- What is asked
Each line below is to be written out in full, exactly as shown.

>> start

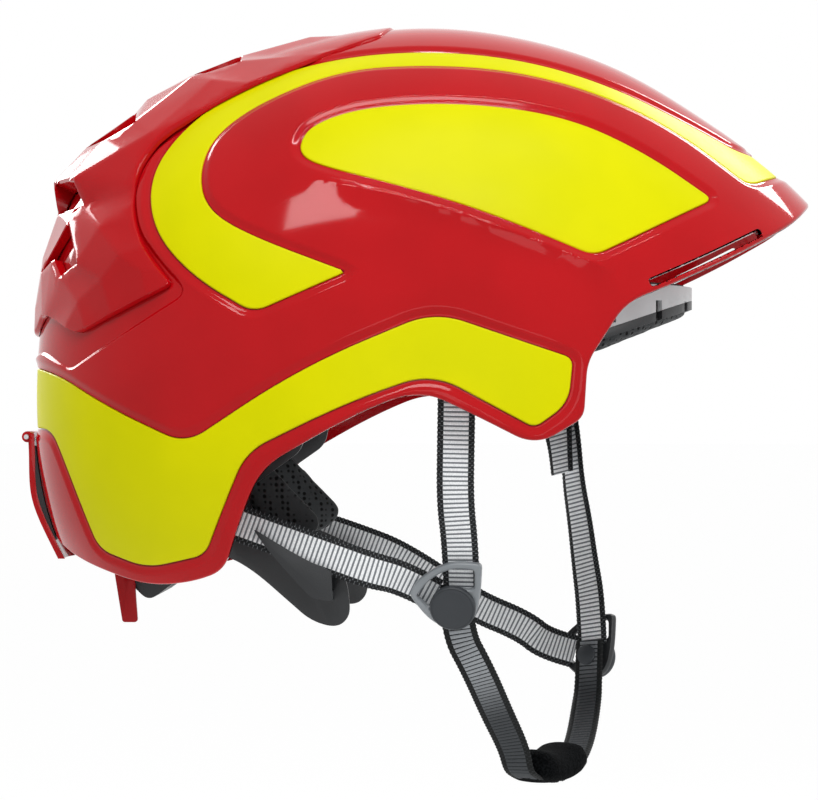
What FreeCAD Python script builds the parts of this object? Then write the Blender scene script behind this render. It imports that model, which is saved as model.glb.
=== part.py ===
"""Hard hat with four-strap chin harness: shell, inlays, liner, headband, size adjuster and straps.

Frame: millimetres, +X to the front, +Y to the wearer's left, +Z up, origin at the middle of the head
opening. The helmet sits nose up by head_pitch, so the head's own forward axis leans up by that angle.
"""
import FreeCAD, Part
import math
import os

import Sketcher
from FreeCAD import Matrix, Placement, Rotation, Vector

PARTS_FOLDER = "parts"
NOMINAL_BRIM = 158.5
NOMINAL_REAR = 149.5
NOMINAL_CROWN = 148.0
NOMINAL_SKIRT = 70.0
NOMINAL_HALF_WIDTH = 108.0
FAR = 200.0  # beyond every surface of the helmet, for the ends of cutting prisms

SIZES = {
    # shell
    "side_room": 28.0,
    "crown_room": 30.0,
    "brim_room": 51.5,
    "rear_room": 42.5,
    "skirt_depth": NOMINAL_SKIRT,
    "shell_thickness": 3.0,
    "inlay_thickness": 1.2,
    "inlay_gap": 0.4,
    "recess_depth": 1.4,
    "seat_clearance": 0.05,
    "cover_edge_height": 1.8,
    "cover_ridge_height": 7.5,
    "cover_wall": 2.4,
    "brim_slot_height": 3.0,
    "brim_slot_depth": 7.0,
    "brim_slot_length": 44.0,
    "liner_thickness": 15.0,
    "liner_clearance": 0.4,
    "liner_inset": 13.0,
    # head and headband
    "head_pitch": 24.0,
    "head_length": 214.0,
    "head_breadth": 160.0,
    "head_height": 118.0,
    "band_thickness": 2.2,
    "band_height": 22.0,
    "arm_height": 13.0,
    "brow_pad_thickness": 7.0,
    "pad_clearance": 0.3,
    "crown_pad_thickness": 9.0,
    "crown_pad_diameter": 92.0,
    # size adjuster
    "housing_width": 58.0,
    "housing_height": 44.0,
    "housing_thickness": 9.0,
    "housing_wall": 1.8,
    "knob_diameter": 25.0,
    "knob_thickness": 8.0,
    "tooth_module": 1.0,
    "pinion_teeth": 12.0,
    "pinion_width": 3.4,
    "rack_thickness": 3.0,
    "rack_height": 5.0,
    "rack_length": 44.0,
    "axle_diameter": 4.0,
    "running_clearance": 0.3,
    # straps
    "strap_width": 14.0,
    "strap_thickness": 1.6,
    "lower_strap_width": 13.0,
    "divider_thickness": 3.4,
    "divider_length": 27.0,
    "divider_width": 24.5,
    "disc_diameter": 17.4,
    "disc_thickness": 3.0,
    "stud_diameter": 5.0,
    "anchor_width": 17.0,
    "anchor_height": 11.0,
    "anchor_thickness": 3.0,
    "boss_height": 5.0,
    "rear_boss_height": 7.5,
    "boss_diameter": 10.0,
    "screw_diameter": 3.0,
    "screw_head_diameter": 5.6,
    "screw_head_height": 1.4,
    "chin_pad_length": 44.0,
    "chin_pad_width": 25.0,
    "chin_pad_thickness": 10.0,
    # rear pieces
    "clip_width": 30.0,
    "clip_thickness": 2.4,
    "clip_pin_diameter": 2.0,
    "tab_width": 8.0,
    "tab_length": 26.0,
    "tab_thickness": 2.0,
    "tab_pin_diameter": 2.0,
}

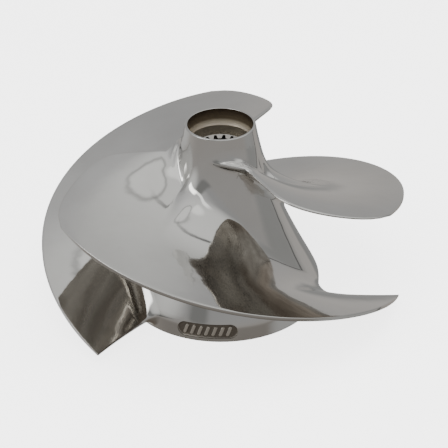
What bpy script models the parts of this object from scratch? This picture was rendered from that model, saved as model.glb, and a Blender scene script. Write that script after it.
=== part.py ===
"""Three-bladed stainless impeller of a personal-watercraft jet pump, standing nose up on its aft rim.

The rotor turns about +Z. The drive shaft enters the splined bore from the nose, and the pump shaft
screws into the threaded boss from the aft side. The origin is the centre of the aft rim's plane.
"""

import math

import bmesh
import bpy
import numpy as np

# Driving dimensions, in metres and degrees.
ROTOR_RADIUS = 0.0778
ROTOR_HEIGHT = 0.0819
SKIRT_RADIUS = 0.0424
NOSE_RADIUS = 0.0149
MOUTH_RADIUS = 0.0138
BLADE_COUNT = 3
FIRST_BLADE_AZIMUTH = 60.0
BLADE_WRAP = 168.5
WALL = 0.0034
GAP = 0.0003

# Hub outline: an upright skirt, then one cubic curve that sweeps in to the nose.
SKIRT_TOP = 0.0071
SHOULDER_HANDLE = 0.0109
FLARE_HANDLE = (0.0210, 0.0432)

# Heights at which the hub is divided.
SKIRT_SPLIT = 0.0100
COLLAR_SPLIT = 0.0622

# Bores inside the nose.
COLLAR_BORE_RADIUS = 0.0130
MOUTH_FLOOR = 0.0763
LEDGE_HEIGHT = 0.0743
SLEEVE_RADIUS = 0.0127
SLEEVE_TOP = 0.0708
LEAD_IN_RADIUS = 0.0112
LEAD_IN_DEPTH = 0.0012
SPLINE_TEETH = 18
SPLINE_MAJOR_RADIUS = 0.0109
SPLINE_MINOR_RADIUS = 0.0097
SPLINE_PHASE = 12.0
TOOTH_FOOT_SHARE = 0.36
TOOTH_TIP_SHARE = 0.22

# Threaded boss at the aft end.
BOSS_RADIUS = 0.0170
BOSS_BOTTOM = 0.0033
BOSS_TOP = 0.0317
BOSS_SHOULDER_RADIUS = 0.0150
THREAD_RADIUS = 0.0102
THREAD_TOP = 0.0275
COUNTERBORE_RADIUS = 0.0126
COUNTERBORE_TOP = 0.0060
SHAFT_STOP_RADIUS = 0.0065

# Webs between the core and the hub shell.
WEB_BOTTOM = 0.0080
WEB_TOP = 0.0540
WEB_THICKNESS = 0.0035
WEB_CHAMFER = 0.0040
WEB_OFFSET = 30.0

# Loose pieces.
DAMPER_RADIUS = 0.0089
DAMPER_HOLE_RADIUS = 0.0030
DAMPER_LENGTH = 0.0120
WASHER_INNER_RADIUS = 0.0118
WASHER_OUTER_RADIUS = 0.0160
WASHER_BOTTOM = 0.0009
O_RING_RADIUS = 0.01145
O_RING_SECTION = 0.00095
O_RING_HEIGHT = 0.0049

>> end

- Result for this exercise
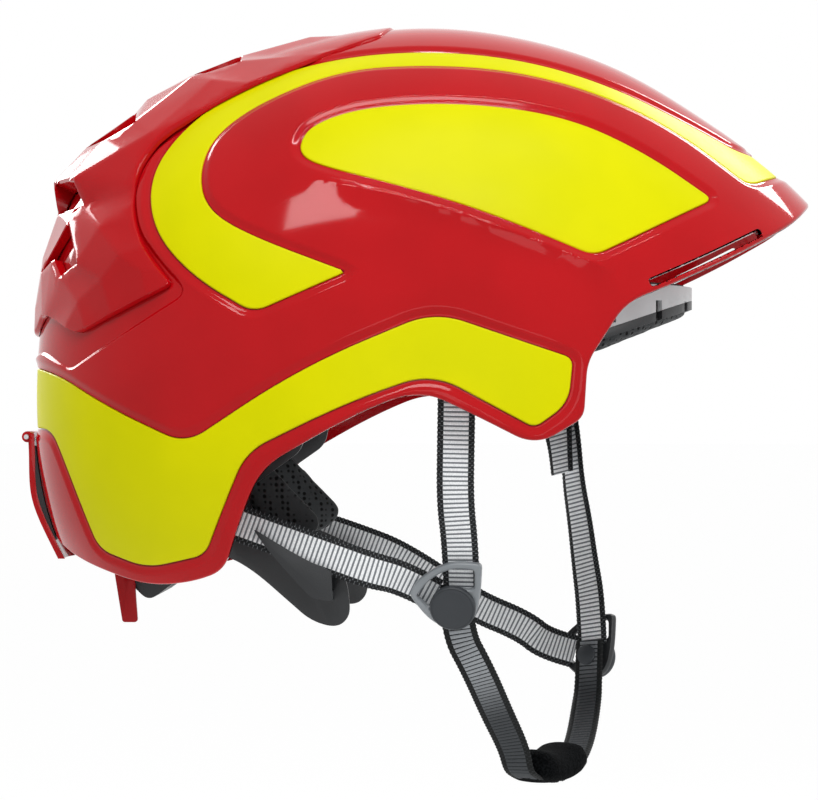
What FreeCAD Python script builds the parts of this object? Then write the Blender scene script behind this render. It imports that model, which is saved as model.glb.
=== part.py ===
"""Hard hat with four-strap chin harness: shell, inlays, liner, headband, size adjuster and straps.

Frame: millimetres, +X to the front, +Y to the wearer's left, +Z up, origin at the middle of the head
opening. The helmet sits nose up by head_pitch, so the head's own forward axis leans up by that angle.
"""
import FreeCAD, Part
import math
import os

import Sketcher
from FreeCAD import Matrix, Placement, Rotation, Vector

PARTS_FOLDER = "parts"
NOMINAL_BRIM = 158.5
NOMINAL_REAR = 149.5
NOMINAL_CROWN = 148.0
NOMINAL_SKIRT = 70.0
NOMINAL_HALF_WIDTH = 108.0
FAR = 200.0  # beyond every surface of the helmet, for the ends of cutting prisms

SIZES = {
    # shell
    "side_room": 28.0,
    "crown_room": 30.0,
    "brim_room": 51.5,
    "rear_room": 42.5,
    "skirt_depth": NOMINAL_SKIRT,
    "shell_thickness": 3.0,
    "inlay_thickness": 1.2,
    "inlay_gap": 0.4,
    "recess_depth": 1.4,
    "seat_clearance": 0.05,
    "cover_edge_height": 1.8,
    "cover_ridge_height": 7.5,
    "cover_wall": 2.4,
    "brim_slot_height": 3.0,
    "brim_slot_depth": 7.0,
    "brim_slot_length": 44.0,
    "liner_thickness": 15.0,
    "liner_clearance": 0.4,
    "liner_inset": 13.0,
    # head and headband
    "head_pitch": 24.0,
    "head_length": 214.0,
    "head_breadth": 160.0,
    "head_height": 118.0,
    "band_thickness": 2.2,
    "band_height": 22.0,
    "arm_height": 13.0,
    "brow_pad_thickness": 7.0,
    "pad_clearance": 0.3,
    "crown_pad_thickness": 9.0,
    "crown_pad_diameter": 92.0,
    # size adjuster
    "housing_width": 58.0,
    "housing_height": 44.0,
    "housing_thickness": 9.0,
    "housing_wall": 1.8,
    "knob_diameter": 25.0,
    "knob_thickness": 8.0,
    "tooth_module": 1.0,
    "pinion_teeth": 12.0,
    "pinion_width": 3.4,
    "rack_thickness": 3.0,
    "rack_height": 5.0,
    "rack_length": 44.0,
    "axle_diameter": 4.0,
    "running_clearance": 0.3,
    # straps
    "strap_width": 14.0,
    "strap_thickness": 1.6,
    "lower_strap_width": 13.0,
    "divider_thickness": 3.4,
    "divider_length": 27.0,
    "divider_width": 24.5,
    "disc_diameter": 17.4,
    "disc_thickness": 3.0,
    "stud_diameter": 5.0,
    "anchor_width": 17.0,
    "anchor_height": 11.0,
    "anchor_thickness": 3.0,
    "boss_height": 5.0,
    "rear_boss_height": 7.5,
    "boss_diameter": 10.0,
    "screw_diameter": 3.0,
    "screw_head_diameter": 5.6,
    "screw_head_height": 1.4,
    "chin_pad_length": 44.0,
    "chin_pad_width": 25.0,
    "chin_pad_thickness": 10.0,
    # rear pieces
    "clip_width": 30.0,
    "clip_thickness": 2.4,
    "clip_pin_diameter": 2.0,
    "tab_width": 8.0,
    "tab_length": 26.0,
    "tab_thickness": 2.0,
    "tab_pin_diameter": 2.0,
}

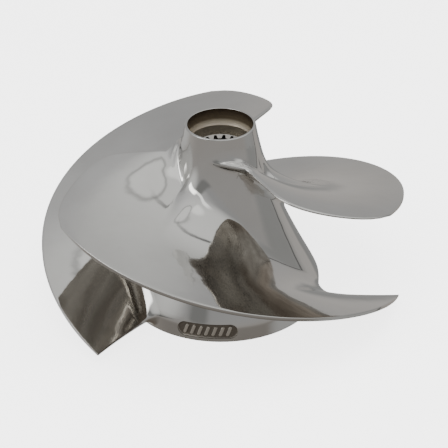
What bpy script models the parts of this object from scratch? This picture was rendered from that model, saved as model.glb, and a Blender scene script. Write that script after it.
=== part.py ===
"""Three-bladed stainless impeller of a personal-watercraft jet pump, standing nose up on its aft rim.

The rotor turns about +Z. The drive shaft enters the splined bore from the nose, and the pump shaft
screws into the threaded boss from the aft side. The origin is the centre of the aft rim's plane.
"""

import math

import bmesh
import bpy
import numpy as np

# Driving dimensions, in metres and degrees.
ROTOR_RADIUS = 0.0778
ROTOR_HEIGHT = 0.0819
SKIRT_RADIUS = 0.0424
NOSE_RADIUS = 0.0149
MOUTH_RADIUS = 0.0138
BLADE_COUNT = 3
FIRST_BLADE_AZIMUTH = 60.0
BLADE_WRAP = 168.5
WALL = 0.0034
GAP = 0.0003

# Hub outline: an upright skirt, then one cubic curve that sweeps in to the nose.
SKIRT_TOP = 0.0071
SHOULDER_HANDLE = 0.0109
FLARE_HANDLE = (0.0210, 0.0432)

# Heights at which the hub is divided.
SKIRT_SPLIT = 0.0100
COLLAR_SPLIT = 0.0622

# Bores inside the nose.
COLLAR_BORE_RADIUS = 0.0130
MOUTH_FLOOR = 0.0763
LEDGE_HEIGHT = 0.0743
SLEEVE_RADIUS = 0.0127
SLEEVE_TOP = 0.0708
LEAD_IN_RADIUS = 0.0112
LEAD_IN_DEPTH = 0.0012
SPLINE_TEETH = 18
SPLINE_MAJOR_RADIUS = 0.0109
SPLINE_MINOR_RADIUS = 0.0097
SPLINE_PHASE = 12.0
TOOTH_FOOT_SHARE = 0.36
TOOTH_TIP_SHARE = 0.22

# Threaded boss at the aft end.
BOSS_RADIUS = 0.0170
BOSS_BOTTOM = 0.0033
BOSS_TOP = 0.0317
BOSS_SHOULDER_RADIUS = 0.0150
THREAD_RADIUS = 0.0102
THREAD_TOP = 0.0275
COUNTERBORE_RADIUS = 0.0126
COUNTERBORE_TOP = 0.0060
SHAFT_STOP_RADIUS = 0.0065

# Webs between the core and the hub shell.
WEB_BOTTOM = 0.0080
WEB_TOP = 0.0540
WEB_THICKNESS = 0.0035
WEB_CHAMFER = 0.0040
WEB_OFFSET = 30.0

# Loose pieces.
DAMPER_RADIUS = 0.0089
DAMPER_HOLE_RADIUS = 0.0030
DAMPER_LENGTH = 0.0120
WASHER_INNER_RADIUS = 0.0118
WASHER_OUTER_RADIUS = 0.0160
WASHER_BOTTOM = 0.0009
O_RING_RADIUS = 0.01145
O_RING_SECTION = 0.00095
O_RING_HEIGHT = 0.0049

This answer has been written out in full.